Question

Find the maximum area of an isosceles triangle inscribed in the ellipsex^2/a^2+y^2/b^2=1 with its vertex at one end of the major axis.

Answer 1

it is given that equation of ellipse $\bf{\frac{x^2}{a^2}+\frac{y^2}{b^2}=1}$

Let the major axis be along the x – axis in which ABC be the triangle inscribed in the ellipse where vertex C is at (a,0).
Since, the ellipse is symmetrical w.r.t. x - axis and y - axis, we can assume the coordinates of A to be ( acosθ,bsinθ) and the coordinates of B to be ( acosθ,-bsinθ).

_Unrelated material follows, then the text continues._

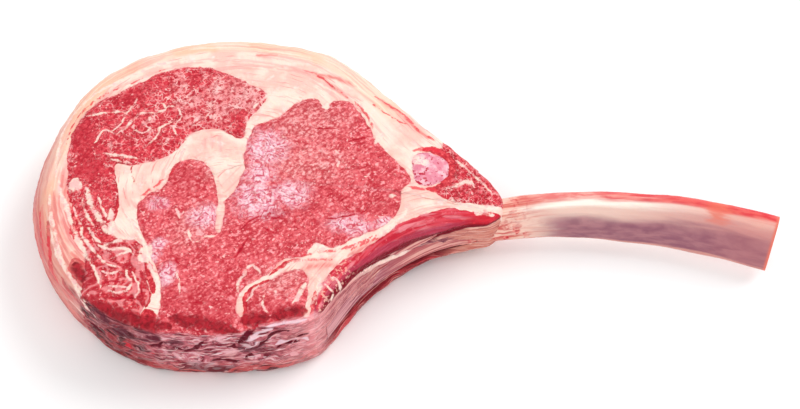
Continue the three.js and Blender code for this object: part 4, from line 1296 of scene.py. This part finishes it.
def make_meat(materials):
    """Cuts the slice along the muscles' outlines; what is left between them is the fat."""
    body = make_slice()
    hollow = make_rib_cutter()
    carve(body, hollow, "DIFFERENCE")
    fat = placed("fat_cap_and_seams", body.data.copy())
    for name, ring in RINGS_OF.items():
        cutter = prism(ring, *LEVELS.get(name, (BELOW, ABOVE)))
        piece = placed(name + "_meat", body.data.copy())
        carve(piece, cutter, "INTERSECT")
        carve(fat, cutter, "DIFFERENCE")
        bpy.data.objects.remove(cutter)
        mark_meat(piece)
        finish_piece(piece, name, SLOTS[name], materials[name])
    mark_meat(fat)
    finish_piece(fat, "fat", "fat", materials["fat"])
    bpy.data.objects.remove(body)
    bpy.data.objects.remove(hollow)


def make_rib(material):
    points, faces, share, angle, places = rib_surface(0, RIB_STATIONS, RIB_AROUND, rib_relief)
    points, faces = list(points), faces.tolist()
    share, angle = list(share), list(angle)
    marrow = [0.0] * len(points)
    for first, middle, flip in ((0, places[0], 1), (RIB_STATIONS * RIB_AROUND, places[-1], -1)):
        outer = list(range(first, first + RIB_AROUND))
        for inset in END_RINGS:
            inner = list(range(len(points), len(points) + RIB_AROUND))
            points += [middle + (points[i] - middle) * inset for i in range(first, first + RIB_AROUND)]
            share += [share[first]] * RIB_AROUND
            angle += angle[first:first + RIB_AROUND]
            marrow += [float(inset < MARROW)] * RIB_AROUND
            for a, b, c, d in zip(outer, outer[1:] + outer[:1], inner[1:] + inner[:1], inner):
                faces.append([a, b, c, d][::flip])
            outer = inner
        faces.append(outer[::flip])
    piece = new_object("rib", np.array(points), faces)
    share, angle, marrow = np.array(share), np.array(angle), np.array(marrow)
    store(piece, "across", np.where(np.cos(angle) > -0.3, np.sin(angle), 0.3))
    store(piece, "share", share)
    store(piece, "marrow", marrow)
    store(piece, "rim", between(share, 0.992, 0.999) * (1 - marrow))
    store(piece, "flow", rib_pattern(share, angle, 12) * MM)
    finish_piece(piece, "rib_bone", "bone", material)


lean = lean_material("lean", (196, 46, 60), (230, 98, 106), (250, 164, 168), 0)
marbled = lean_material("marbled_lean", (184, 28, 46), (218, 58, 72), (238, 100, 108), 0.3, 2.8)
streaky = lean_material("streaky_lean", (176, 26, 42), (216, 56, 68), (240, 116, 118), 0.12, 2.6, 0.6)
coarse = lean_material("coarse_lean", (172, 12, 34), (212, 42, 60), (238, 100, 112), 0.45, 2)
strip = strip_material()
make_camera()
make_studio()
make_meat({
    "eye_muscle": lean, "cap_muscle": marbled, "rolled_muscle": streaky, "rib_side_muscle": lean,
    "intercostal_muscle_upper": strip, "intercostal_muscle_lower": strip, "tail_muscle": coarse,
    "gristle": gristle_material(), "fat": fat_material(),
})
make_rib(bone_material())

here , A = ( acosθ,bsinθ), B = ( acosθ,-bsinθ)
and C = (a, 0)
use area of triangle formula,
area of triangle , A = 1/2 [ acosθ(-bsinθ) + acosθ(0- bsinθ) + a(bsinθ + bsinθ) ]
A = 1/2[-2absinθ.cosθ + 2absinθ]
A = absinθ - absinθ.cosθ
A = ab(sinθ - sinθ.cosθ)
differentiate A with respect to θ,
dA/dθ = ab(cosθ - cos²θ + sin²θ)
put dA/dθ = 0 ,
1 - cos²θ - cos²θ + cosθ = 0
-2cos²θ + cosθ + 1 = 0
2cos²θ - cosθ - 1 = 0
2cos²θ - 2cosθ + cosθ - 1 = 0
(2cosθ + 1)(cosθ - 1) = 0
cosθ = 1 , -1/2
θ = 0, 2π/3

again differentiate dA/dθ with respect to θ,
d²A/dθ² = ab(-sinθ + 2cosθ.sinθ + 2sinθ.cosθ)
= ab(4sinθ.cosθ - sinθ)

at θ = 0, d²A/dθ² = 0
and at θ = 2π/3 , d²A/dθ² < 0
hence,at θ = 2π/3 , A will be maximum.

A = ab(sin2π/3 - sin2π/3.cos2π/3)
A = ab(√3/2 - √3/4)
A = √3ab/4